So far, this year has been all about secret projects and NDAs. But here’s something I can actually share.
MYCOMYTHOPOEIA – an Autumnal artist residency with George Street Community Bookshop.
This October/November I’m back in Glossop, reimagining the bookshop through the lens of mycorrhizal networks, where stories, ideas and knowledge are what nourishes the network. And where the fruiting bodies are our creative outputs.
I'll be developing the community programme over the next few weeks, but expect creative writing workshops, experimental mushroom growing and nature-based printmaking.
If you're in Glossop, pop down to George Street Community Bookshop on Saturday 14th Oct (10am–4pm) to share your local knowledge with me, or find out more about my plans. Working with natural ecologies is all quite new to me, so I hope we can experiment and get creative together!
And, if you’re interested in hearing a bit more about why this approach… read on!

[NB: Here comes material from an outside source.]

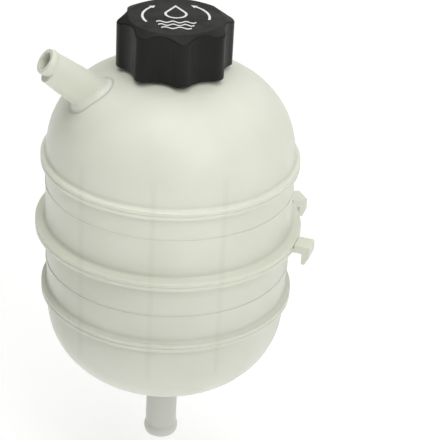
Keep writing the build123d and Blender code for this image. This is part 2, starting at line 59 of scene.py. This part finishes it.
# Print on the cap in millimetres: arrow arcs in degrees, then each wave's centre, half length and turns
PRINT_LIFT = 0.06
ARROW_RADIUS = 17.8
ARROW_WIDTH = 1.3
ARROW_HEAD_LENGTH = 3.4
ARROW_HEAD_WIDTH = 3.6
ARROWS = (("print_arrow_left", 209, 138, -1), ("print_arrow_right", -12, 52, 1))
WAVES = ((-8.0, 10.5, 3), (-12.0, 9.5, 3), (-16.0, 8.0, 2))
WAVE_HEIGHT = 1.0
WAVE_WIDTH = 1.4

# Floor below the hanging tank, and soft lights: name, place, size in metres, power in watts
FLOOR = -60.0 * MM
FLOOR_SIZE = 60.0
LIGHT_TARGET = Vector((0.0, 0.0, 0.16))
LIGHTS = (
    ("key", (0.45, -0.95, 1.05), 0.7, 5.0),
    ("top", (-0.1, -0.2, 1.6), 1.1, 6.0),
    ("back", (0.4, 1.2, 0.9), 1.0, 1.5),
)

# Camera at the photograph's viewing angle
CAMERA_PLACE = Vector((-0.0219, -0.7849, 0.5862))
CAMERA_PITCH = 0.5098
CAMERA_YAW = 0.0651
CAMERA_ROLL = 0.056
CAMERA_LENS = 130.04
SENSOR = 36.0


def make_camera():
    """Camera whose axes are turned by yaw and pitch, then rolled about the line of sight."""
    forward = Vector((
        math.sin(CAMERA_YAW) * math.cos(CAMERA_PITCH),
        math.cos(CAMERA_YAW) * math.cos(CAMERA_PITCH),
        -math.sin(CAMERA_PITCH),
    ))
    right = Vector((math.cos(CAMERA_YAW), -math.sin(CAMERA_YAW), 0.0))
    up = right.cross(forward)
    across = right * math.cos(CAMERA_ROLL) + up * math.sin(CAMERA_ROLL)
    upward = up * math.cos(CAMERA_ROLL) - right * math.sin(CAMERA_ROLL)
    data = bpy.data.cameras.new("camera")
    data.lens = CAMERA_LENS
    data.sensor_width = SENSOR
    camera = bpy.data.objects.new("camera", data)
    bpy.context.scene.collection.objects.link(camera)
    turn = Matrix((across, upward, -forward)).transposed()
    camera.matrix_world = Matrix.Translation(CAMERA_PLACE) @ turn.to_4x4()
    bpy.context.scene.camera = camera


make_camera()
bpy.context.scene.view_settings.view_transform = "Standard"
bpy.context.scene.view_settings.look = "None"


def linear(red, green, blue):
    """Scene colour of an 8-bit display colour."""
    out = []
    for value in (red, green, blue):
        share = value / 255
        out.append(share / 12.92 if share <= 0.04045 else ((share + 0.055) / 1.055) ** 2.4)
    return (*out, 1.0)


def set_range(node, low, high, to_low, to_high):
    """Makes a Map Range node map low..high to to_low..to_high."""
    for name, value in (("From Min", low), ("From Max", high), ("To Min", to_low), ("To Max", to_high)):
        node.inputs[name].default_value = value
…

Nestled in the High Peak, George Street Community Bookshop sits as part of an ancient ecosystem. One where the natural world and local mythologies collide. So many of our human tales are born of nature – from ancient myths that seek to explain storms or seasonal shifts; to mushroom-infused fairytales and witchy brews; to Glossop’s own distinct local lore. And of course, even our scientific literature has many stories to tell about earthly origins, strange discoveries and the often weird and wonderful properties of flora and fauna.

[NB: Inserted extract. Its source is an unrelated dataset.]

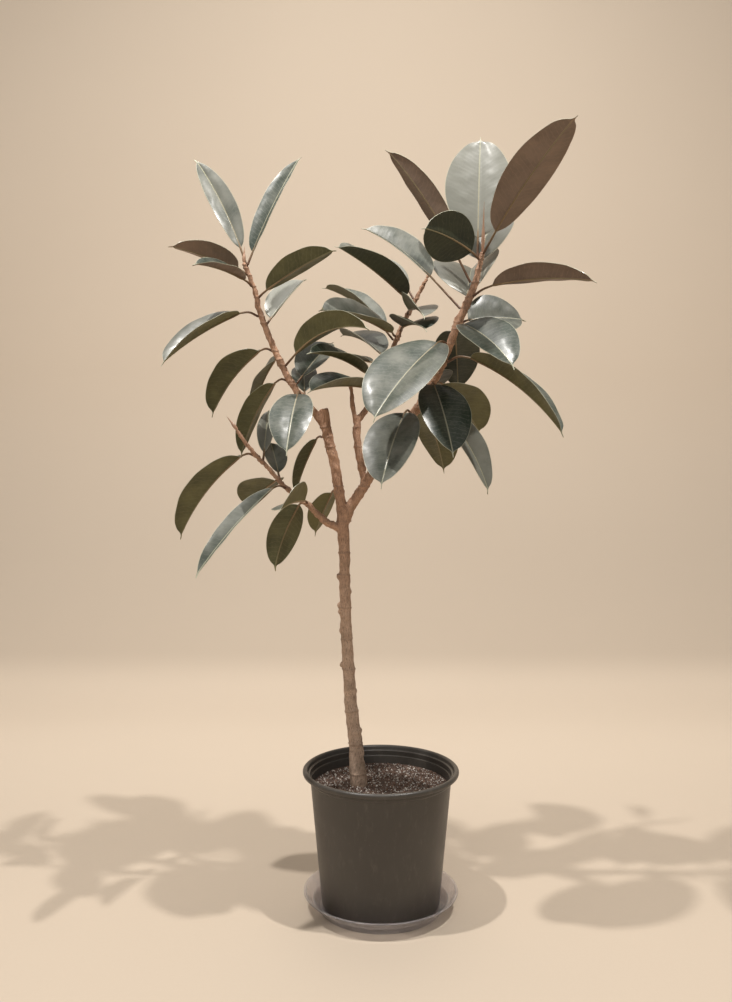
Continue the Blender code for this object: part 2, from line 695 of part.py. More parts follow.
def make_leaves():
    """Every leaf in the schedule."""
    green = finish("leaf", (0.045, 0.060, 0.035), 0.30)
    return [make_leaf(leaf, green) for leaf in LEAVES]


# ---------------------------------------------------------------- growing tips
def make_bud(bud, material):
    """One pointed sheath past the end of its stem."""
    end = Vector(stem_named(bud.stem).points[-1])
    last = Vector(stem_named(bud.stem).points[-2])
    grows = (end.xyz - last.xyz).normalized()
    along, right, face = leaf_frame(bud.heading, bud.pitch, 0.0)
    lean = math.sqrt(max(0.0, 1.0 - along.dot(grows) ** 2))
    start = end.xyz + grows * (GAP + bud.radius * lean) + Vector((0.0, 0.0, soil_top()))
    rings = []
    for part, share in BUD_PROFILE:
        middle = start + along * bud.length * part
        turns = [math.tau * corner / BUD_SIDES for corner in range(BUD_SIDES)]
        rings.append([middle + (right * math.cos(turn) + face * math.sin(turn)) * bud.radius * share
                      for turn in turns])
    work, _ = loft(rings)
    return add_object(bud.name, work, material)


def make_buds():
    """Every growing tip."""
    pink = finish("bud_sheath", (0.45, 0.24, 0.16), 0.4)
    return [make_bud(bud, pink) for bud in BUDS]


def build():
    """Build the whole plant on its saucer."""
    clear_scene()
    make_saucer()
    make_pot()
    make_soil()
    make_wood()
    make_leaves()
    make_buds()


build()
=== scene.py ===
"""Potted rubber plant: the fine visual model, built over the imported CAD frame.

Every leaf is read back from its CAD solid as a row of cross-sections and lofted again as a
thin blade with a keel and a petiole.  The wood is remeshed and given its bark and scars,
and the container, soil and saucer are turned again with fine sections.
"""

import logging
import math
import random
from dataclasses import dataclass, field
from enum import Enum

import bmesh
import bpy
from mathutils import Euler, Matrix, Vector, noise
from mathutils.bvhtree import BVHTree


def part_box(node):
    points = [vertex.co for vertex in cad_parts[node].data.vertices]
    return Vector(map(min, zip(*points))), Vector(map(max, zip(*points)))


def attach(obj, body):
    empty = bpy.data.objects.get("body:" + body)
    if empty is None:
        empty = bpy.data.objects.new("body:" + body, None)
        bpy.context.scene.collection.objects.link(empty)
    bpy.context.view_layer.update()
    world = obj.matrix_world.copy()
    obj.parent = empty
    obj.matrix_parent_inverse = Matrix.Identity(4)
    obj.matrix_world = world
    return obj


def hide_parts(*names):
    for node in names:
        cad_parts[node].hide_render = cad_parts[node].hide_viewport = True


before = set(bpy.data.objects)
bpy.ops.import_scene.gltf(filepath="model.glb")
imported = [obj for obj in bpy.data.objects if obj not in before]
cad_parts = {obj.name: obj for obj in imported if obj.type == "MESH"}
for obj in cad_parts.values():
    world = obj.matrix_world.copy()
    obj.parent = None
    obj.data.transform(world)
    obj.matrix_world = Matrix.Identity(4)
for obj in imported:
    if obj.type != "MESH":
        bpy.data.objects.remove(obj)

logging.basicConfig(level=logging.INFO, format="%(message)s")
log = logging.getLogger("rubber_plant")

BODY = "root"
WELD = 0.00001  # vertices nearer than this are one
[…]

Likewise, our storytelling networks seem to mirror systems found in nature. Systems like mycorrhizal networks. Ancient, organic and complex, these branching systems of mycelial threads nurture and support whole ecosystems. So too do our stories – a system of proverbial fibres and roots that extend in all directions through history and geography, spreading the ideas, mythologies and knowledge that nurture our minds, shape our identities and grow our culture.
Through this residency, I’m interested in exploring the parallels between storytelling networks and natural ecosystems, and the points at which they overlap. How does the natural world feed our human stories, and how might our stories feed the natural world… literally?

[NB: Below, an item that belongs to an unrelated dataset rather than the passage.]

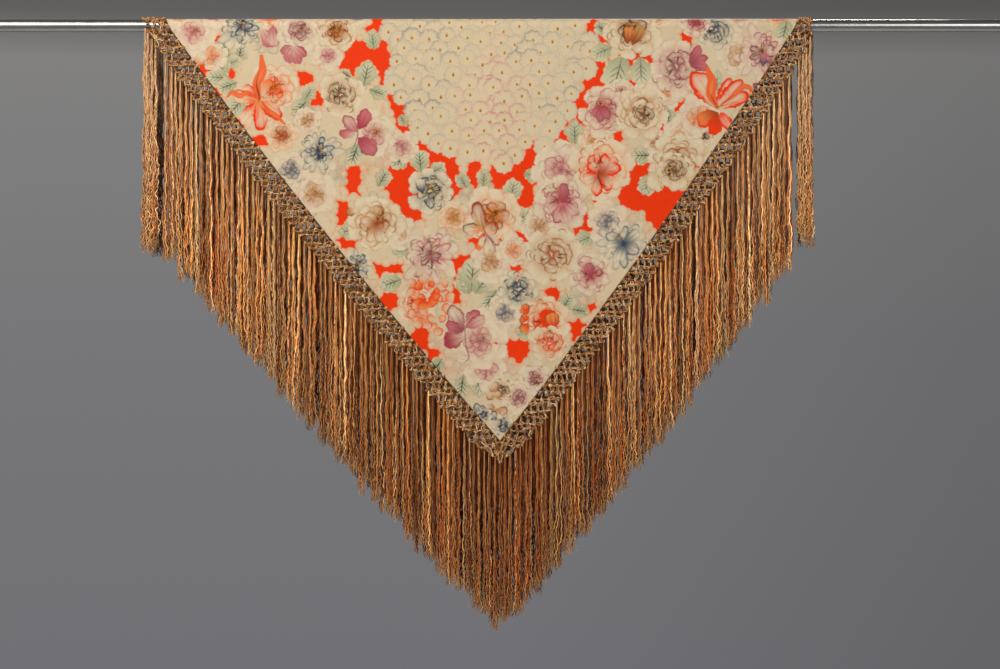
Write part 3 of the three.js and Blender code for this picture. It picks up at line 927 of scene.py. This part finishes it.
def hem(layer, side, dice):
    """The rolled edge of the silk and the stitches that whip it down, both painted dark as painted shadow
    along the silk's edge.
    """
    length = EDGES[side]["length"]
    along = np.linspace(0, length, int(length / 5))
    x, v = beside(side, along, HEM_ROLL)
    # the roll is painted nearly black-brown: painted shadow where the silk's edge meets the net
    roll = tubes(place(layer, x, v)[None], HEM_ROLL, 6, TAN * 0.22, (0, 1, 0.01))
    stitches = np.arange(1.5, length, STITCH_PITCH)[:, None]
    turn = np.linspace(-0.3, math.pi + 0.3, 6)[None]
    along = stitches + 2.4 * turn / math.pi + dice.normal(0, 0.3, (len(stitches), 1))
    x, v = beside(side, along, HEM_ROLL - 1.9 * np.cos(turn))
    path = place(layer, x, v, 1.9 * np.sin(turn))
    # the stitches are painted darker too: painted shade
    colours = thread_colours(dice, len(stitches))[:, None] * 0.4
    return joined([roll, tubes(path, 0.55, 4, colours, (0.3, 0.2, 0.9))])


NET_PITCH = 16.5
NET_ROWS = 4
NET_TOP = 3.6
NET_BOTTOM = 46.5


def net(layer, side, dice, pitch, thread_sides):
    """The header: a knotted net of doubled floss between the hem and the cords."""
    length = EDGES[side]["length"]
    columns = int(round(length / pitch))
    pitch = length / columns
    step = (NET_BOTTOM - NET_TOP) / NET_ROWS
    starts, ends, knots = [], [], []
    # the layer that hangs behind is set half a mesh aside, thicker, and painted darker: painted shade, as
    # it hangs in the front layer's shadow
    staggered = layer == "back"
    painted_shade, thickness = (0.55, 1.6) if staggered else (1.0, 1.0)
    for row in range(NET_ROWS + 1):
        for i in range(columns + 1):
            along = (i + 0.5 * ((row + staggered) % 2)) * pitch
            if along > length + 1:
                continue
            if not (i == 0 and row % 2 == 0 and side == "right"):
                knots.append((along, NET_TOP + row * step))
            if row == NET_ROWS:
                continue
            for shift in (-0.5, 0.5):
                other = along + shift * pitch
                if -1 < other < length + 1:
                    starts.append((along, NET_TOP + row * step))
                    ends.append((other, NET_TOP + (row + 1) * step))
    starts, ends, knots = (np.array(a) for a in (starts, ends, knots))
    wander = lambda spots: 2.3 * np.stack(
        [np.sin(spots[:, 0] * 1.7 + spots[:, 1]), np.cos(spots[:, 0] * 0.9 + 2.3 * spots[:, 1])], -1
    )
    starts, ends, knots = starts + wander(starts), ends + wander(ends), knots + wander(knots)
    parts = []
    t = np.linspace(0, 1, 7)[None]
    for strand in range(3):
        phase = dice.uniform(-0.5, 0.5, (len(starts), 1)) + 2 * math.pi / 3 * strand
        spin = phase + 2.2 * math.pi * t
        bow, lift = dice.normal(0, 2.2, (2, len(starts), 1)) * np.sin(math.pi * t)
        along = starts[:, :1] + (ends - starts)[:, :1] * t + 1.4 * np.cos(spin) + bow
        outward = starts[:, 1:] + (ends - starts)[:, 1:] * t + 0.8 * np.cos(spin) + lift
        x, v = beside(side, along, outward)
        path = place(layer, x, v, 1.5 * np.sin(spin) + 0.4)
        colours = thread_colours(dice, len(starts))[:, None] * painted_shade
        parts.append(tubes(path, thickness, thread_sides, colours, (0.15, 1, 0.1)))
    # each knot is two loops round a small core
    turn = np.arange(9)[None] * 2 * math.pi / 9
    for loop in range(3):
        tilt = dice.uniform(0, math.pi, (len(knots), 1)) + loop * 1.1
        size = dice.uniform(2.2, 3.4, (len(knots), 1)) * (0.5 if loop == 2 else 1)
        size = np.where(knots[:, 1:] > NET_BOTTOM - 6, 0.6 * size, size)
        lean = dice.uniform(0.35, 0.9, (len(knots), 1))
        along = knots[:, :1] + size * (np.cos(turn) * np.cos(tilt) - lean * np.sin(turn) * np.sin(tilt))
        outward = knots[:, 1:] + size * (np.cos(turn) * np.sin(tilt) + lean * np.sin(turn) * np.cos(tilt))
        x, v = beside(side, along, outward)
        path = place(layer, x, v, 1.4 + 2.0 * np.sqrt(1 - lean**2) * np.sin(turn))
        colours = thread_colours(dice, len(knots))[:, None] * 1.08 * painted_shade
        parts.append(tubes(path, 1.25 * thickness, 4, colours, (0.11, 1, 0.07), closed=True))
    return joined(parts)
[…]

Specifically, I’ll be engaging people with the bookshop through the lens of mycology and mythopoeia – a mycomythopoeic approach if you like! I’ll invite people to explore and imagine the bookshop as a central ‘node’ within a broader local network of stories (human and natural), where our activities and creative outputs become the visible ‘fruiting bodies’ of this network.
What can be learned, created or uncovered when we apply natural processes to the human rituals of making and storytelling? What new ideas, stories or experiences can we imagine when we merge our human network with the natural world?